Religion
- Affiliation: Hinduism
- District: Chengalpattu
- Deity: Rudrakodisvarar
- Festival: Maha Shivaratri

Location
- Location: Tirukalukundram
- State: Tamil Nadu
- Country: India
- Interactive map of Rudrakodisvarar Temple, Tirukalukundram
- Coordinates: 12°36′07″N 80°03′41″E﻿ / ﻿12.60194°N 80.06140°E

Architecture
- Type: Dravidian architecture

Specifications
- Temple: One
- Elevation: 54.35 m (178 ft)

= Rudrakodisvarar Temple, Tirukalukundram =

Temple in Tamil Nadu, India

Rudrakodisvarar Temple, Tirukalukundram is a Siva temple in Tirukalukundram in Chengalpattu District in Tamil Nadu, India.

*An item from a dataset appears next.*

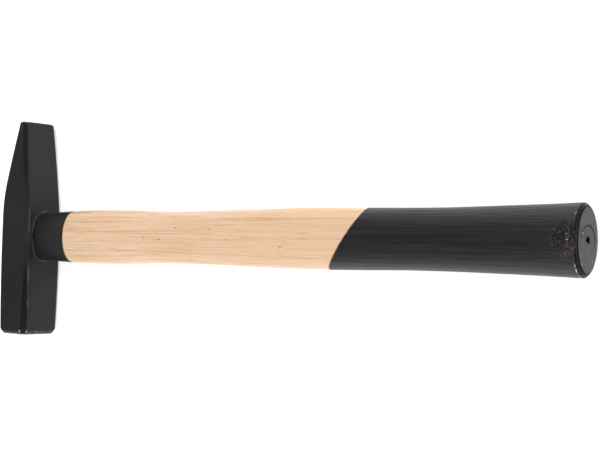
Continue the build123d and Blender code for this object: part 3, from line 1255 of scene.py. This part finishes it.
middle = (0.12, 0, axis_z)
lamps = {
    "left_key_lamp": ((0.38, 0.85, 0.95), (0.8, 0.8), 8.0),
    "right_key_lamp": ((0.38, -0.85, 0.95), (0.8, 0.8), 8.0),
    "peen_side_lamp": ((0.1, 1.1, 0.40), (1.2, 0.4), 2.7),
    "face_side_lamp": ((0.1, -1.1, 0.30), (1.2, 0.3), 2.3),
}
for name, (place, size, power) in lamps.items():
    lamp(name, place, middle, size, power)
print("lamps:", ", ".join(lamps))

# %% [markdown]
# The camera stands high on the butt's side and looks back along the handle, so the butt is large
# and the head small. Its turn is given by three directions, its right, its down and its forward,
# worked out from yaw, pitch and roll as if the hammer stood on its striking face, and then laid
# down with it.

# %% The camera
yaw, pitch, roll = math.radians(41.09), math.radians(1.79), math.radians(-1.49)
level = math.cos(pitch)
forward = Vector((-math.sin(yaw) * level, math.cos(yaw) * level, math.sin(pitch)))
right = Vector((math.cos(yaw), math.sin(yaw), 0))
down = forward.cross(right)
right, down = (
    math.cos(roll) * right + math.sin(roll) * down,
    math.cos(roll) * down - math.sin(roll) * right,
)


def laid_down(v):
    """From a hammer that stands on its face to one that lies on its cheek."""
    return Vector((v.x, v.z, -v.y))


turned = Matrix([laid_down(v) for v in (right, -down, -forward)]).transposed()
lens = bpy.data.cameras.new("camera")
lens.sensor_width = 36
lens.lens = 68.55
lens.shift_x = 0.0338
lens.shift_y = 0.0041
camera = bpy.data.objects.new("camera", lens)
camera_place = (0.42395, -0.00913, 0.3247)
camera.matrix_world = Matrix.Translation(camera_place) @ turned.to_4x4()
scene.collection.objects.link(camera)
scene.camera = camera
print("camera at", [round(c, 3) for c in camera.matrix_world.translation])

# %% [markdown]
# ## The sizes
#
# The box round the visible pieces is printed next to the box of the CAD model, so that the two can
# be compared.

# %% Print the sizes
bpy.context.view_layer.update()
visual_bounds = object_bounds()
sizes = {
    "cad": [[float(c) for c in corner] for corner in cad_bounds],
    "visual": [[float(c) for c in corner] for corner in visual_bounds],
}
for name, box in sizes.items():
    print(name, [[round(c / mm, 2) for c in corner] for corner in box])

This temple is also known as Urutthiran Temple, Rudhran Temple and Ruthrankoil.

==Vaippu Sthalam==
It is one of the shrines of the Vaippu Sthalams sung by Tamil Saivite Nayanar Appar.

==Presiding deity==
The presiding deity is known as Rudrakodisvarar. His consort is known as Tiripurasundari.

==Shrines==
The shrine of the presiding deity is facing east and the shrine of the goddess is facing south.